In finding the 2012 version of DACA unlawful, the 5th Circuit declined to review a new final rule on DACA issued by the Biden administration in August 2022 that was intended to fortify the legal footing of the policy. Instead, the panel remanded the case to again be considered by Judge Hanen.

While the 2022 final rule went through formal notice-and-comment rule making and presumably satisfies the procedural requirements of the APA, on remand, Judge Hanen will evaluate whether the final rule violates the substantive requirements of the APA. Specifically, he will consider whether there are material differences between DACA as set out in the 2022 final rule versus DACA as set out in the 2012 Memorandum and whether those differences address the substantive concerns raised by the 5th Circuit. Because the new rule largely retained the structure and eligibility requirements of the original DACA policy, it is likely that Hanen will find the new rule to be unlawful.

What it Means for DACA Recipients and Other Dreamers:

Even as it found the 2012 Memorandum unlawful and determined that it was unlikely that the Biden administration would ultimately prevail on the merits of the case, the 5th Circuit provided a temporary respite to approximately 600,000 current DACA recipients. Consistent with Judge Hanen’s previous decision, the 5th Circuit continued to stay the injunction that would end DACA for current DACA recipients.

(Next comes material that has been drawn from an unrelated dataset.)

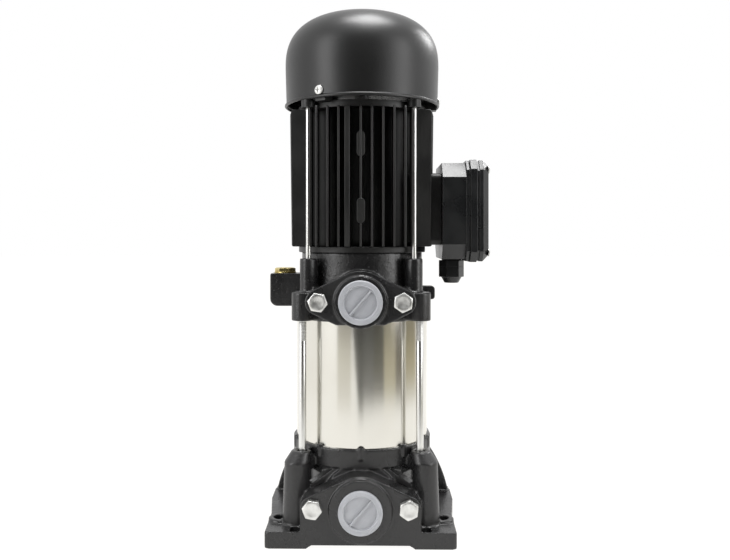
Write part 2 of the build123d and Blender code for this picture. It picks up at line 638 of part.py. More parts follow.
PARTS = {
    "base_casting": base_casting(),
    "outer_sleeve": outer_sleeve(),
    "sleeve_seal_lower": o_ring(SEAL_LOWER_Z),
    "sleeve_seal_upper": o_ring(SEAL_UPPER_Z),
    "stay_bolts": stay_bolts(),
    "stay_bolt_washers": stay_washers(),
    "stay_bolt_nuts": stay_nuts(),
    "pump_head": pump_head(),
    "filler_plug": filler_plug(),
    "suction_flange_bolts": flange_bolts(SUCTION_BOLT_X, SUCTION_BOLT_Z),
    "discharge_flange_bolts": flange_bolts(DISCHARGE_BOLT_X, DISCHARGE_Z),
    "suction_cap": transit_cap(PORT_FACE - SUCTION_BOSS, SUCTION_Z),
    "discharge_cap": transit_cap(PORT_FACE - DISCHARGE_BOSS, DISCHARGE_Z),
    "drive_end_shield": drive_end_shield(),
    "motor_housing": motor_housing(),
    "fan_end_shield": fan_end_shield(),
    "fan_cowl": fan_cowl(),
    "cowl_screws": cowl_screws(),
    "motor_studs": motor_studs(),
    "motor_stud_nuts": motor_nuts(),
    "terminal_box_body": terminal_box_body(),
    "terminal_box_gasket": terminal_box_gasket(),
    "terminal_box_lid": terminal_box_lid(),
    "lid_screws": lid_screws(),
    "terminal_block": terminal_block(),
    "cable_gland_body": gland_body(),
    "cable_gland_washer": gland_washer(),
    "cable_gland_nut": gland_nut(),
    "cable_gland_seal": gland_seal(),
    "stator_core": stator_core(),
    "stator_windings": stator_windings(),
    "bearing_outer_races": [bearing(z, True) for z in BEARINGS_Z],
    "bearing_inner_races": [bearing(z, False) for z in BEARINGS_Z],
    "bearing_cages": bearing_cages(),
    "shaft": shaft(),
    "rotor_core": rotor_core(),
    "cooling_fan": cooling_fan(),
    "shaft_nut": shaft_nut(),
    "impeller_spacers": impeller_spacers(),
    "lower_bush": tube(10, SHAFT_R + RUN_GAP, 64, 76),
    "inlet_plate": inlet_plate(),
    "top_plate": top_plate(),
    "seal_rotary": seal_rotary(),
    "seal_seat": seal_seat(),
}
for stage in range(STAGES):
    level = FIRST_STAGE + stage * STAGE_PITCH
    PARTS[f"impeller_{stage + 1}"] = impeller(level)
    PARTS[f"diffuser_{stage + 1}"] = diffuser(level)
    PARTS[f"stage_casing_{stage + 1}"] = stage_casing(level)

os.makedirs("parts", exist_ok=True)
for name, shape in PARTS.items():
    group = Compound(children=list(shape)) if isinstance(shape, list) else shape
    export_step(group, f"parts/{name}.step")
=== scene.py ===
# %% [markdown]
# # A vertical multistage pump, dressed for its portrait
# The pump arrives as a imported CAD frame: every piece is already in its place, in metres, with +Z up.
# This lesson gives each piece the surface and the small shapes that the CAD leaves out. Castings are
# rebuilt with soft foundry edges, sheet metal with rolled lips, bolts with real chamfers and threads.

# %% Load the frame
import json
from math import cos, pi, radians, sin

import bmesh
import bpy
from mathutils import Matrix, Vector


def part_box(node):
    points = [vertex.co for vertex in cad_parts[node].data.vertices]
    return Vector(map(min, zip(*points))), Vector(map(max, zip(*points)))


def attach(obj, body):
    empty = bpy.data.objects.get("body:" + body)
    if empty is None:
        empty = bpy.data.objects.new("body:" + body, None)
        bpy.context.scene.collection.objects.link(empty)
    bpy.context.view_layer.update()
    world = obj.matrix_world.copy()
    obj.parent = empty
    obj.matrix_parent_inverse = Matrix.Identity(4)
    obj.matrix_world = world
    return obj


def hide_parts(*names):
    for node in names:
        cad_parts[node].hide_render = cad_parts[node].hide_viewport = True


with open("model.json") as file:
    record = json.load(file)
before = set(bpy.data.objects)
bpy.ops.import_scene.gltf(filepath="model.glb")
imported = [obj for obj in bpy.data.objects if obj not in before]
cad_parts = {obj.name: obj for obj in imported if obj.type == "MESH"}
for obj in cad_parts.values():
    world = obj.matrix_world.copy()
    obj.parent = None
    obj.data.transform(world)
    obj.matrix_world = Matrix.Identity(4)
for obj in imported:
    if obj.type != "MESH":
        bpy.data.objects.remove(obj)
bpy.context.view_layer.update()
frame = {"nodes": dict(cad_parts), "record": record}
MM = 0.001

# %% [markdown]
# ## Shader arithmetic in plain Python
# A shader is a graph of nodes. Writing `noise * 0.4 + 0.1` is easier to read than three node calls, so
# one small class wraps a socket and adds a Math node for each operator. Colours never go through it,
# because a Math node turns a colour grey: they go through Mix.

# %% Wrap a socket
class Value:
    """A node's output that does arithmetic by adding Math nodes."""

    def __init__(self, finish, socket):
        self.finish, self.socket = finish, socket

    def math(self, operation, *others, **settings):
        settings["operation"] = operation
        return self.finish.add("ShaderNodeMath", settings, *([self] + list(others)))

    def __add__(self, other):
        return self.math("ADD", other)

    def __rsub__(self, other):
        return self.finish.add("ShaderNodeMath", {"operation": "SUBTRACT"}, other, self)

    def __mul__(self, other):
        return self.math("MULTIPLY", other)

    __radd__, __rmul__ = __add__, __mul__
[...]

This means that current DACA recipients temporarily will retain protection from deportation and work authorization, as well as the ability to renew these protections, while the litigation continues – including a likely appeal to the U.S. Supreme Court. In so doing, the 5th Circuit emphasized the reliance interests that current DACA recipients possess in these protections, citing the 2020 Supreme Court case that faulted the procedure used by the Trump administration as it attempted to end DACA, allowing the policy to survive.

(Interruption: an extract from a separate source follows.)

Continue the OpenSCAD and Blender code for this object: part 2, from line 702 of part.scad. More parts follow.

Yet, the renewal of the stay has limited impact. The 5th Circuit ruling continues to bar new applicants from having their petitions adjudicated. Dreamers currently without DACA will not benefit from the policy’s protections, including those who would have been eligible for protections and those who have submitted new applications that have not been processed. And given the likelihood that the district court will find the 2022 DACA rule to be unlawful and a skeptical Supreme Court will uphold lower court rulings ending the policy, current DACA recipients, as well as their families, communities, and remain in limbo.

Next Steps in Litigation:

With the new rule on DACA slated to take effect on October 31, 2022, it is likely that Judge Hanen will rule on its legality before the end of October. And, as explained above, the similarity of the new rule to the existing DACA policy makes it likely that the new rule will be found to be unlawful.

The Biden administration, along with the other defendants in the litigation, is likely to appeal the decision to the U.S. Supreme Court this fall. If the Supreme Court takes the case this term, a final ruling could be issued in Spring 2023. If the Court does not take up the appeal until the following term, a decision may not come out until late 2023 or Spring 2024.

While the Supreme Court split 4-4 in 2016 to uphold a 5th Circuit decision striking down a similar deferred action-based policy and ruled 5-4 in 2020 to find fault with the procedure used by the Trump administration when it attempted to end DACA in 2017, the Court is likely to find DACA to be unlawful. Given the shift in the makeup of the court since 2020, as well as language in Chief Justice Roberts’ 2020 majority opinion that declined to rule on the legality of DACA itself, it appears likely (although not certain) that 5 or 6 justices will hold DACA to be unlawful.

Potential Solutions:

The Biden administration has limited options to use executive power to preserve existing Dreamer protections. On a number of occasions, federal courts have halted various administration actions related to immigration, including an immigration enforcement “pause,” new immigration enforcement priorities, plans to lift the Title 42 health policy at the border, and a phase-out of the Migration Protection Protocols (MPP) (the Supreme Court ultimately allowed the latter to move forward).

Given this history and the 5th Circuit decision demonstrating skepticism towards providing relief to classes of DACA recipients, federal courts appear likely to disfavor subsequent executive actions that seek to carry out DACA-type protections.

As has long been the case, Congress will need to act to provide certainty for DACA recipients and other Dreamers and insulate their protections from ongoing court challenges. By passing legislation to provide a permanent solution, including a pathway to citizenship for Dreamers, Congress can enshrine these needed protections into federal law.